June: D's publication
of Messiaen II is held over; instead The Score publishes
his review of Bernstein's Broadway musical Wonderful Town. Its
inclusion has already provided an opportunity for D to help bring about an
eventual rapprochement between Glock and Hans Keller, who until
now has been highly critical of The Score and its editor (with whom he
is not yet personally acquainted): Keller contributes an article on Bernstein's
score for the film On the Waterfront. In a TV interview with Huw Weldon,
Bernstein berates the music press but is complementary about the
contributions to The Score.
17-21 June: In
Baden-Baden for 29th ISCM Festival and specifically for the world premiere,
under Hans Rosbaud, of the First Symphony by Roberto Gerhard.
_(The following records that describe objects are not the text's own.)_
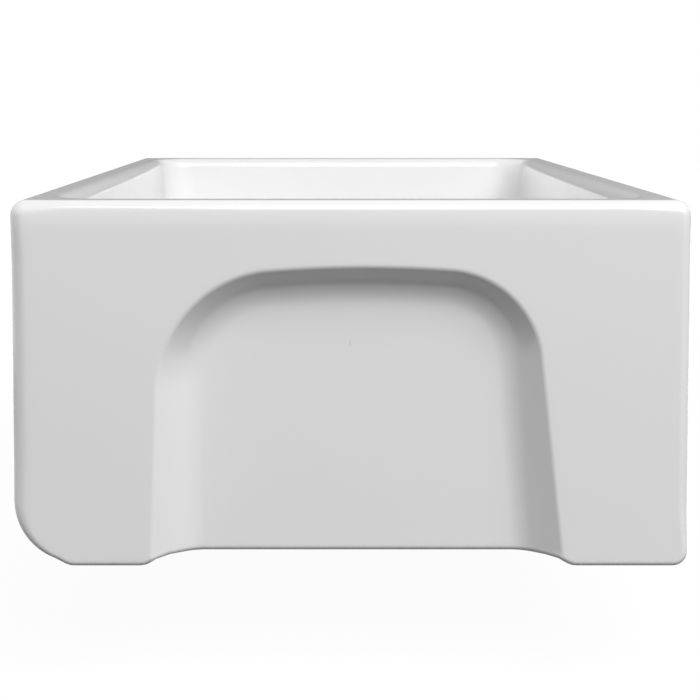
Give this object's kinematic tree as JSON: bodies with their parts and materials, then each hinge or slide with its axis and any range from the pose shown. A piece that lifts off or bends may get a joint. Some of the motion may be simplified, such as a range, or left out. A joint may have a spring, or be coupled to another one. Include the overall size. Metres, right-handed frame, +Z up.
{
  "type": "farmhouse apron front sink",
  "caption": "White glazed fireclay apron front sink with an arched alcove in each end, foot rails, and a basket strainer waste whose basket lifts out.",
  "frame": {"origin": "drain axis on the plane of the two foot rails, where the sink sits on its cabinet deck", "axes": "+X along the sink, -Y out of the apron face, +Z up to the rim"},
  "size_m": [0.762, 0.46, 0.3385],
  "materials": {
    "glazed_fireclay": "high gloss white glaze",
    "stainless_steel": "satin polished",
    "plated_brass": "polished plating",
    "cast_nut": "as cast and machined",
    "black_rubber": "matt",
    "fibre_board": "pressed fibre",
    "white_nylon": "moulded",
    "putty": "plumber's putty, set"
  },
  "bodies": {
    "sink": {"sink_body": "glazed_fireclay", "putty_ring": "putty", "strainer_body": "stainless_steel", "rubber_gasket": "black_rubber", "friction_ring": "fibre_board", "lock_nut": "cast_nut", "tailpiece_washer": "white_nylon", "tailpiece": "plated_brass", "coupling_nut": "plated_brass"},
    "basket": {"basket": "stainless_steel", "post_bush": "stainless_steel", "grip_ring": "black_rubber"},
    "stopper": {"stopper_post": "stainless_steel", "knob": "stainless_steel", "seal_plate": "stainless_steel", "stopper_seal": "black_rubber", "seal_nut": "plated_brass"}
  },
  "joints": [
    {"name": "basket_lift", "type": "slide", "parent": "sink", "child": "basket", "axis": [0, 0, 1], "range_m": [0, 0.3]},
    {"name": "stopper_pull", "type": "slide", "parent": "basket", "child": "stopper", "axis": [0, 0, 1], "range_m": [0, 0.009]}
  ]
}
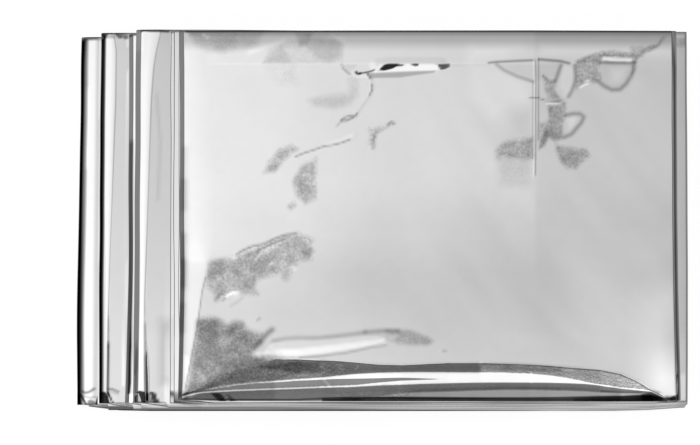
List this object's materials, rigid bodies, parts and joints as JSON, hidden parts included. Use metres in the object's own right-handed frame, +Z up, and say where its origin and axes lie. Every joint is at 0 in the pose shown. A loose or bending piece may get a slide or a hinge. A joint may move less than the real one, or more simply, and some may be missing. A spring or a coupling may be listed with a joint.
{
  "type": "folded emergency foil blanket",
  "caption": "Emergency blanket of bright metallised film, pleated into a strip and folded back and forth into a flat packet, with the folds at one end stepped back like stairs",
  "frame": {"origin": "on the surface the packet lies on, under the middle of its box", "axes": "+X along the packet from its stepped folds to its even folds, +Y across it to its back long edge, +Z up from the surface"},
  "size_m": [0.1349, 0.0831, 0.0214],
  "materials": {
    "silver_foil": "bright metallised polyester film, mirror-like, with fine crinkle"
  },
  "bodies": {
    "root": {"foil_blanket": "silver_foil"}
  },
  "joints": []
}
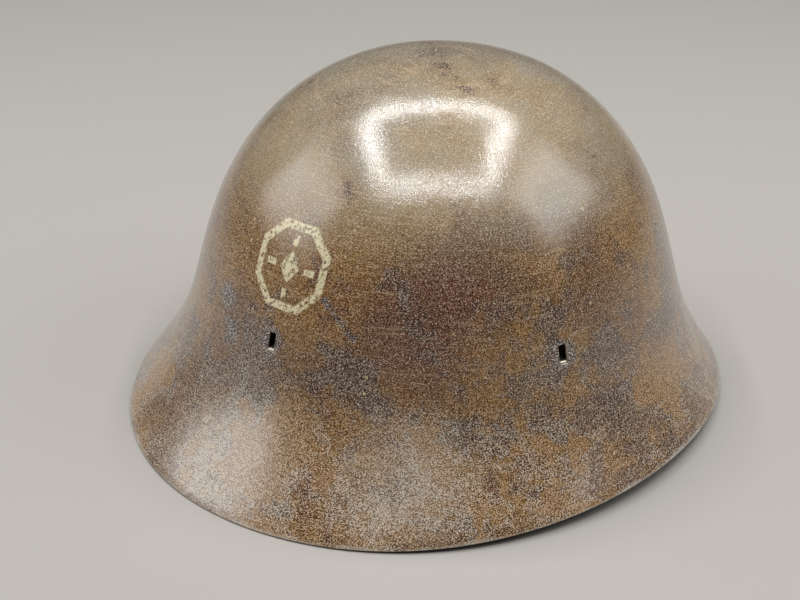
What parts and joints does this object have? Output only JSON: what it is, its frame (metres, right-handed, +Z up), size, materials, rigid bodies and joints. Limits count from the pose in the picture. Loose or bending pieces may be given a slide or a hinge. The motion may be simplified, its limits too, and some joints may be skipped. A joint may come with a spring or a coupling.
{
  "type": "civil defence helmet",
  "caption": "Bell-shaped pressed steel helmet with a flared rim, slots with bent tabs, a leather liner on a wire hoop and swinging rings for a chin tape.",
  "frame": {"origin": "under the middle of the rim, on the surface that the rim stands on", "axes": "+Z up through the crown, -Y to the wearer's front, +X to the wearer's left"},
  "size_m": [0.273, 0.3, 0.1617],
  "materials": {
    "painted_shell": "aged brown-olive paint, satin, worn to rust and dark steel",
    "bare_steel": "drawn steel wire and strip, dulled",
    "band_leather": "dark oiled leather, worn",
    "strap_leather": "tan leather, worn",
    "cotton_cord": "undyed cotton cord",
    "grey_felt": "pressed wool felt"
  },
  "bodies": {
    "root": {"shell": "painted_shell", "liner_hoop": "bare_steel", "hoop_ferrule": "bare_steel", "sweatband": "band_leather", "hanger_front_left": "strap_leather", "hanger_side_left": "strap_leather", "hanger_rear_left": "strap_leather", "hanger_rear_right": "strap_leather", "hanger_side_right": "strap_leather", "hanger_front_right": "strap_leather", "hanger_rivets": "bare_steel", "tongue_front_left": "strap_leather", "tongue_side_left": "strap_leather", "tongue_rear_left": "strap_leather", "tongue_rear_right": "strap_leather", "tongue_side_right": "strap_leather", "tongue_front_right": "strap_leather", "crown_cord": "cotton_cord", "pad_front_left": "grey_felt", "pad_rear": "grey_felt", "pad_front_right": "grey_felt", "clip_left": "bare_steel", "clip_rear": "bare_steel", "clip_right": "bare_steel"},
    "chin_ring_left": {"dee_ring_left": "bare_steel"},
    "chin_ring_rear": {"dee_ring_rear": "bare_steel"},
    "chin_ring_right": {"dee_ring_right": "bare_steel"}
  },
  "joints": [
    {"name": "chin_ring_left_swing", "type": "hinge", "parent": "root", "child": "chin_ring_left", "pos_m": [0.10698, 0.00493, 0.0526], "axis": [0, 1, 0], "range_deg": [-31, 68]},
    {"name": "chin_ring_rear_swing", "type": "hinge", "parent": "root", "child": "chin_ring_rear", "pos_m": [0, 0.11452, 0.0526], "axis": [-1, 0, 0], "range_deg": [-34, 72]},
    {"name": "chin_ring_right_swing", "type": "hinge", "parent": "root", "child": "chin_ring_right", "pos_m": [-0.10698, 0.00493, 0.0526], "axis": [0, -1, 0], "range_deg": [-31, 68]}
  ]
}
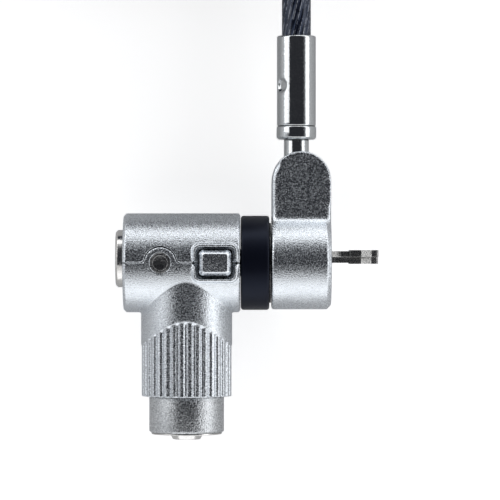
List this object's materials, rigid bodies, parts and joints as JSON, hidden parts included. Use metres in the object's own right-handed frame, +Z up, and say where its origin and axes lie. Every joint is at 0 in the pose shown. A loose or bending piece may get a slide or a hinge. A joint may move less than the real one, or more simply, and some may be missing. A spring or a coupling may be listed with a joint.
{
  "type": "laptop cable lock",
  "caption": "Cable lock head with swivelling keeper, spreading slot hooks, push and side buttons, keyed barrel, crimped ferrule and coiled steel cable with an end loop.",
  "frame": {"origin": "on the surface that the lock lies on, under the middle of the lock without its cable", "axes": "+X the way the hooks point, along the body; +Y the way the cable leaves the ferrule; +Z up, through the square button"},
  "size_m": [0.0849, 0.1591, 0.024],
  "materials": {
    "cast_nickel": "bead-blasted pearl nickel over a die casting",
    "satin_nickel": "satin nickel",
    "polished_nickel": "polished nickel",
    "chrome": "mirror chrome",
    "black_ring": "satin black",
    "hook_steel": "sintered steel, unpolished",
    "inner_steel": "machined, oiled",
    "spring_steel": "drawn wire",
    "disc_brass": "stamped",
    "cable_jacket": "smoked translucent jacket over twisted wire",
    "crimp_metal": "pressed",
    "tie_fabric": "woven hook-and-loop strap"
  },
  "bodies": {
    "cable": {"cable_stud": "chrome", "ferrule_collar": "chrome", "ferrule_sleeve": "chrome", "cable_run": "cable_jacket", "cable_coil": "cable_jacket", "coil_tie": "tie_fabric", "cable_loop": "cable_jacket", "loop_sleeve": "crimp_metal"},
    "keeper": {"keeper_block": "cast_nickel", "stud_plug": "inner_steel", "hook_carrier": "satin_nickel", "hook_pivot_pin": "inner_steel"},
    "head": {"upper_housing": "cast_nickel", "lower_housing": "cast_nickel", "cross_pin": "inner_steel", "spindle": "inner_steel", "spindle_ring": "inner_steel", "black_ring": "black_ring", "thrust_washer": "inner_steel", "lock_cylinder": "satin_nickel", "face_plate": "polished_nickel", "cylinder_pin": "inner_steel", "rear_button_spring": "spring_steel", "square_button_spring": "spring_steel"},
    "rear_button": {"rear_button": "polished_nickel", "plunger": "inner_steel", "drive_rod": "inner_steel"},
    "square_button": {"square_button": "satin_nickel", "release_yoke": "inner_steel"},
    "key_plug": {"key_plug": "polished_nickel", "tumbler_discs": "disc_brass", "lock_cam": "inner_steel", "cam_clip": "inner_steel"},
    "sidebar": {"sidebar": "inner_steel"},
    "wedge": {"spreader_wedge": "inner_steel"},
    "hook_upper": {"hook_upper": "hook_steel"},
    "hook_lower": {"hook_lower": "hook_steel"}
  },
  "joints": [
    {"name": "cable_swivel", "type": "hinge", "parent": "cable", "child": "keeper", "pos_m": [0.00935, -0.0048, 0.0094], "axis": [0, 1, 0], "continuous": true},
    {"name": "head_swivel", "type": "hinge", "parent": "keeper", "child": "head", "pos_m": [0.0066, -0.0048, 0.0094], "axis": [-1, 0, 0], "continuous": true},
    {"name": "rear_button_press", "type": "slide", "parent": "head", "child": "rear_button", "axis": [1, 0, 0], "range_m": [0, 0.0012], "stiffness_N_per_m": 800, "springref_m": -0.002, "deforming": ["rear_button_spring"]},
    {"name": "square_button_press", "type": "slide", "parent": "head", "child": "square_button", "axis": [0, 0, -1], "range_m": [0, 0.0012], "stiffness_N_per_m": 600, "springref_m": -0.0015, "deforming": ["square_button_spring"]},
    {"name": "key_turn", "type": "hinge", "parent": "head", "child": "key_plug", "pos_m": [-0.0115, -0.0348, 0.0094], "axis": [0, 1, 0], "range_deg": [0, 90]},
    {"name": "sidebar_drop", "type": "slide", "parent": "key_plug", "child": "sidebar", "axis": [-1, 0, 0], "range_m": [0, 0.0005]},
    {"name": "wedge_slide", "type": "slide", "parent": "keeper", "child": "wedge", "axis": [1, 0, 0], "range_m": [0, 0.0012]},
    {"name": "hook_upper_spread", "type": "hinge", "parent": "keeper", "child": "hook_upper", "pos_m": [0.0136, -0.0031, 0.0094], "axis": [0, -1, 0], "range_deg": [0, 12]},
    {"name": "hook_lower_spread", "type": "hinge", "parent": "keeper", "child": "hook_lower", "pos_m": [0.0136, -0.0043, 0.0094], "axis": [0, 1, 0], "range_deg": [0, 12]}
  ],
  "couplings": [
    {"joint": "sidebar_drop", "follows": "key_turn", "m_per_rad": 0.000318},
    {"joint": "wedge_slide", "follows": "rear_button_press", "ratio": 1},
    {"joint": "hook_upper_spread", "follows": "rear_button_press", "rad_per_m": 174.5},
    {"joint": "hook_lower_spread", "follows": "rear_button_press", "rad_per_m": 174.5}
  ]
}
Glock and
Francis Burt also attend. Blacher is there for his
Orchester-Ornament (and is introduced to D by Burt), and
Mátyás Seiber for his 3rd String Quartet (discussions with
Seiber about Weill). The festival is dominated by the performance and
reception of Le Marteau sans Maître by Pierre Boulez.
Summer: Third and last
visit to Darmstadt. In August, attends the Aix-en-Provence Festival for The
Daily Telegraph; excursions with Luigi Nono and Nuria
Schoenberg.
September/December: Messiaen - A Provisional
Study , parts II and III, in The Score (numbers 13 and 14).